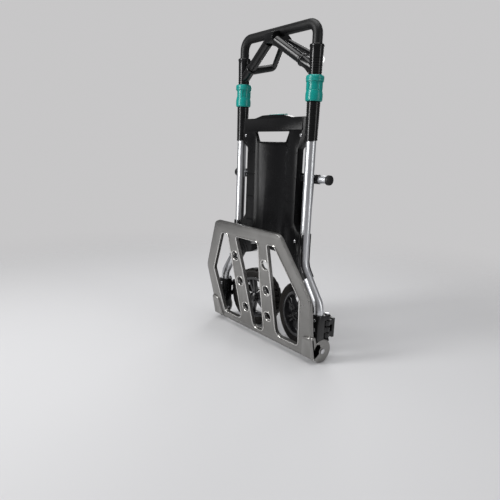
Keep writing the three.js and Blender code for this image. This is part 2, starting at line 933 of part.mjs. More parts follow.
function toePlate() {
  const mirror = (points) => points.map(({ x, y }) => new THREE.Vector2(-x, y)).reverse();
  const windows = [centreWindow, outerWindow, mirror(outerWindow)];
  const backY = plateFrontY + plateThickness;
  const skin = alongY(plateOutline, plateFrontY, plateFrontY + plateSkin, windows);
  const outerWall = alongY(plateOutline, plateFrontY, backY, [grown(plateOutline, -plateRib)]);
  const windowWalls = windows.map((outline) =>
    alongY(grown(outline, plateRib), plateFrontY, backY, [outline]),
  );
  const holes = [];
  const bosses = [];
  for (const side of [-1, 1]) {
    for (const [x, z] of holePlaces) {
      holes.push(alongY(circle(holeRadius, 14, side * x, z), plateFrontY - 10, backY + 10));
      bosses.push(alongY(circle(holeRadius + 4, 14, side * x, z), plateFrontY, backY - 2));
    }
  }
  const reach = 60; // how far up the plate the cheek's root runs
  const cheekProfile = roundedOutline([
    [plateFrontY, -plateHeel, 0],
    [plateFrontY, reach, 4],
    [plateFrontY + 14, reach - 6, 6],
    [plateFrontY + 16, 32, 10],
    [-4, 24, 0],
    [0, 0, 0],
  ]);
  const cheek = join(
    alongX(cheekProfile, cheekInnerX, cheekOuterX),
    alongX(circle(pivotZ, 28), cheekInnerX, cheekOuterX),
  );
  const root = alongY(
    roundedOutline([
      [190, -plateHeel, 4],
      [cheekOuterX, -plateHeel, 4],
      [cheekOuterX, reach - 6, 4],
      [196, reach - 14, 14],
    ]),
    plateFrontY,
    backY,
  );
  const pivotBore = alongX(circle(pivotRadius + runGap / 2, 20), -260, 260);
  return cut(
    join(skin, outerWall, ...windowWalls, ...bosses, cheek, mirrored(cheek), root, mirrored(root)),
    ...holes,
    pivotBore,
  );
}

const toeGroup = new THREE.Group();
toeGroup.position.set(0, pivotY, pivotZ);
toeGroup.rotation.x = radians(leanDegrees);
truck.add(toeGroup);
add(toeGroup, 'toe_plate', toePlate(), castAluminium);

// ---- wheels on their folding arms, drawn in the frame plane and swung back by the lean ----

const armFrontY = 21; // clear of the tyre, which stands in front of the arm
const armBackY = armFrontY + armThickness;
const hubRadius = 17;
const spokeCount = 5;

// A piece turned about the wheel's axis, given with its axis on Z and Z = 0 in the middle plane.
const onWheelAxis = (geometry) =>
  geometry.rotateX(-Math.PI / 2).translate(-wheelArmLength, -wheelOffset, wheelCentreZ);

function wheelArm() {
  const armRootZ = knuckleBand(3)[0] - 2;
  const armShoulderZ = knuckleBand(1)[1] + 2;
  const plate = alongY(
    roundedOutline([
      [0, armRootZ, 0],
      [0, armShoulderZ, 0],
      [-20, armShoulderZ, 10],
      [-wheelArmLength + 4, wheelCentreZ + 20, 12],
      [-wheelArmLength - 20, wheelCentreZ + 12, 12],
      [-wheelArmLength - 20, wheelCentreZ - 12, 12],
      [-wheelArmLength + 4, wheelCentreZ - 20, 12],
      [-20, armRootZ, 10],
    ]),
    armFrontY,
    armBackY,
  );
  const knuckles = [1, 3].flatMap((i) => {
    const [z0, z1] = knuckleBand(i);
    return [knuckle(i), box(2 - knuckleRadius, 0, 0, armFrontY + 2, z0 + 1, z1 - 1)];
  });
  const stiffener = alongY(
    roundedOutline([
      [-14, armRootZ + 10, 4],
      [-14, armShoulderZ - 10, 4],
      [-wheelArmLength + 22, wheelCentreZ + 8, 4],
      [-wheelArmLength + 22, wheelCentreZ - 8, 4],
    ]),
    armBackY - 1,
    armBackY + 4,
  );
  const boss = rod(15, armBackY - 1 + wheelOffset, armBackY + 5 + wheelOffset, 24);
  const axleBore = rod(axleRadius + touchGap, -60, 80, 20);
  const pinBore = rod(hingePinRadius + touchGap, 40, 170, 16);
  return cut(join(plate, ...knuckles, stiffener, onWheelAxis(boss)), onWheelAxis(axleBore), pinBore);
}

function tyre() {
  const half = wheelWidth / 2;
  return turned(
    [
      [tyreBeadRadius + touchGap, -half + 3],
      [tyreBeadRadius + 10, -half],
      [wheelRadius - 9, -half],
      [wheelRadius - 3, -half + 4],
      [wheelRadius, -half + 10],
      [wheelRadius, half - 10],
      [wheelRadius - 3, half - 4],
      [wheelRadius - 9, half],
      [tyreBeadRadius + 10, half],
      [tyreBeadRadius + touchGap, half - 3],
    ],
    32,
  );
}

function rim() {
  const half = wheelWidth / 2 - 3;
  const band = turned(
    [
      [tyreBeadRadius - 6, -half],
      [tyreBeadRadius, -half],
      [tyreBeadRadius, half],
      [tyreBeadRadius - 6, half],
      [tyreBeadRadius - 9, 4],
      [tyreBeadRadius - 9, -4],
    ],
    32,
  );
  const hub = ring(hubRadius, axleRadius + runGap / 2, -half - 1, half + 1, 24);
  const spokes = [];
  for (let i = 0; i < spokeCount; i++) {
    for (const lean of [-9, 9]) {
      const spoke = box(hubRadius - 3, tyreBeadRadius - 5, -3.5, 3.5, -half + 4, 6);
      spokes.push(spoke.rotateZ(radians(lean + (360 * i) / spokeCount)));
    }
  }
  const clearHub = rod(axleRadius + runGap / 2, -60, 60, 24);
  return cut(join(band, hub, ...spokes), clearHub);
}

function hubCap() {
  const seat = -(wheelWidth / 2 - 3) - 1 - touchGap;
  return turned(
    [
      [0, seat],
      [hubRadius - 1, seat],
      [hubRadius - 2, seat - 2],
      [hubRadius - 8, seat - 4],
      [0, seat - 4.5],
    ],
    24,
  );
}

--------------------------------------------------

Reproduce the data, keeping every line exactly the same.

● RESPONSE
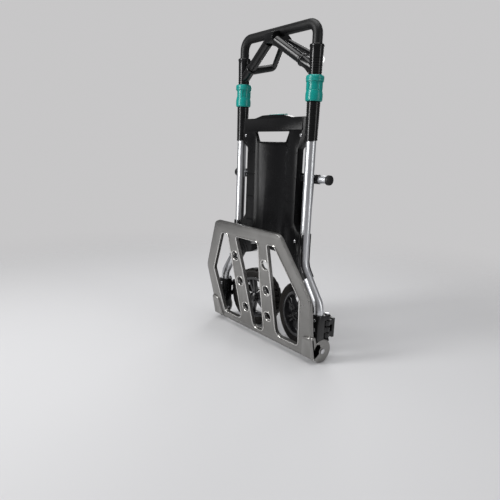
Keep writing the three.js and Blender code for this image. This is part 2, starting at line 933 of part.mjs. More parts follow.
function toePlate() {
  const mirror = (points) => points.map(({ x, y }) => new THREE.Vector2(-x, y)).reverse();
  const windows = [centreWindow, outerWindow, mirror(outerWindow)];
  const backY = plateFrontY + plateThickness;
  const skin = alongY(plateOutline, plateFrontY, plateFrontY + plateSkin, windows);
  const outerWall = alongY(plateOutline, plateFrontY, backY, [grown(plateOutline, -plateRib)]);
  const windowWalls = windows.map((outline) =>
    alongY(grown(outline, plateRib), plateFrontY, backY, [outline]),
  );
  const holes = [];
  const bosses = [];
  for (const side of [-1, 1]) {
    for (const [x, z] of holePlaces) {
      holes.push(alongY(circle(holeRadius, 14, side * x, z), plateFrontY - 10, backY + 10));
      bosses.push(alongY(circle(holeRadius + 4, 14, side * x, z), plateFrontY, backY - 2));
    }
  }
  const reach = 60; // how far up the plate the cheek's root runs
  const cheekProfile = roundedOutline([
    [plateFrontY, -plateHeel, 0],
    [plateFrontY, reach, 4],
    [plateFrontY + 14, reach - 6, 6],
    [plateFrontY + 16, 32, 10],
    [-4, 24, 0],
    [0, 0, 0],
  ]);
  const cheek = join(
    alongX(cheekProfile, cheekInnerX, cheekOuterX),
    alongX(circle(pivotZ, 28), cheekInnerX, cheekOuterX),
  );
  const root = alongY(
    roundedOutline([
      [190, -plateHeel, 4],
      [cheekOuterX, -plateHeel, 4],
      [cheekOuterX, reach - 6, 4],
      [196, reach - 14, 14],
    ]),
    plateFrontY,
    backY,
  );
  const pivotBore = alongX(circle(pivotRadius + runGap / 2, 20), -260, 260);
  return cut(
    join(skin, outerWall, ...windowWalls, ...bosses, cheek, mirrored(cheek), root, mirrored(root)),
    ...holes,
    pivotBore,
  );
}

const toeGroup = new THREE.Group();
toeGroup.position.set(0, pivotY, pivotZ);
toeGroup.rotation.x = radians(leanDegrees);
truck.add(toeGroup);
add(toeGroup, 'toe_plate', toePlate(), castAluminium);

// ---- wheels on their folding arms, drawn in the frame plane and swung back by the lean ----

const armFrontY = 21; // clear of the tyre, which stands in front of the arm
const armBackY = armFrontY + armThickness;
const hubRadius = 17;
const spokeCount = 5;

// A piece turned about the wheel's axis, given with its axis on Z and Z = 0 in the middle plane.
const onWheelAxis = (geometry) =>
  geometry.rotateX(-Math.PI / 2).translate(-wheelArmLength, -wheelOffset, wheelCentreZ);

function wheelArm() {
  const armRootZ = knuckleBand(3)[0] - 2;
  const armShoulderZ = knuckleBand(1)[1] + 2;
  const plate = alongY(
    roundedOutline([
      [0, armRootZ, 0],
      [0, armShoulderZ, 0],
      [-20, armShoulderZ, 10],
      [-wheelArmLength + 4, wheelCentreZ + 20, 12],
      [-wheelArmLength - 20, wheelCentreZ + 12, 12],
      [-wheelArmLength - 20, wheelCentreZ - 12, 12],
      [-wheelArmLength + 4, wheelCentreZ - 20, 12],
      [-20, armRootZ, 10],
    ]),
    armFrontY,
    armBackY,
  );
  const knuckles = [1, 3].flatMap((i) => {
    const [z0, z1] = knuckleBand(i);
    return [knuckle(i), box(2 - knuckleRadius, 0, 0, armFrontY + 2, z0 + 1, z1 - 1)];
  });
  const stiffener = alongY(
    roundedOutline([
      [-14, armRootZ + 10, 4],
      [-14, armShoulderZ - 10, 4],
      [-wheelArmLength + 22, wheelCentreZ + 8, 4],
      [-wheelArmLength + 22, wheelCentreZ - 8, 4],
    ]),
    armBackY - 1,
    armBackY + 4,
  );
  const boss = rod(15, armBackY - 1 + wheelOffset, armBackY + 5 + wheelOffset, 24);
  const axleBore = rod(axleRadius + touchGap, -60, 80, 20);
  const pinBore = rod(hingePinRadius + touchGap, 40, 170, 16);
  return cut(join(plate, ...knuckles, stiffener, onWheelAxis(boss)), onWheelAxis(axleBore), pinBore);
}

function tyre() {
  const half = wheelWidth / 2;
  return turned(
    [
      [tyreBeadRadius + touchGap, -half + 3],
      [tyreBeadRadius + 10, -half],
      [wheelRadius - 9, -half],
      [wheelRadius - 3, -half + 4],
      [wheelRadius, -half + 10],
      [wheelRadius, half - 10],
      [wheelRadius - 3, half - 4],
      [wheelRadius - 9, half],
      [tyreBeadRadius + 10, half],
      [tyreBeadRadius + touchGap, half - 3],
    ],
    32,
  );
}

function rim() {
  const half = wheelWidth / 2 - 3;
  const band = turned(
    [
      [tyreBeadRadius - 6, -half],
      [tyreBeadRadius, -half],
      [tyreBeadRadius, half],
      [tyreBeadRadius - 6, half],
      [tyreBeadRadius - 9, 4],
      [tyreBeadRadius - 9, -4],
    ],
    32,
  );
  const hub = ring(hubRadius, axleRadius + runGap / 2, -half - 1, half + 1, 24);
  const spokes = [];
  for (let i = 0; i < spokeCount; i++) {
    for (const lean of [-9, 9]) {
      const spoke = box(hubRadius - 3, tyreBeadRadius - 5, -3.5, 3.5, -half + 4, 6);
      spokes.push(spoke.rotateZ(radians(lean + (360 * i) / spokeCount)));
    }
  }
  const clearHub = rod(axleRadius + runGap / 2, -60, 60, 24);
  return cut(join(band, hub, ...spokes), clearHub);
}

function hubCap() {
  const seat = -(wheelWidth / 2 - 3) - 1 - touchGap;
  return turned(
    [
      [0, seat],
      [hubRadius - 1, seat],
      [hubRadius - 2, seat - 2],
      [hubRadius - 8, seat - 4],
      [0, seat - 4.5],
    ],
    24,
  );
}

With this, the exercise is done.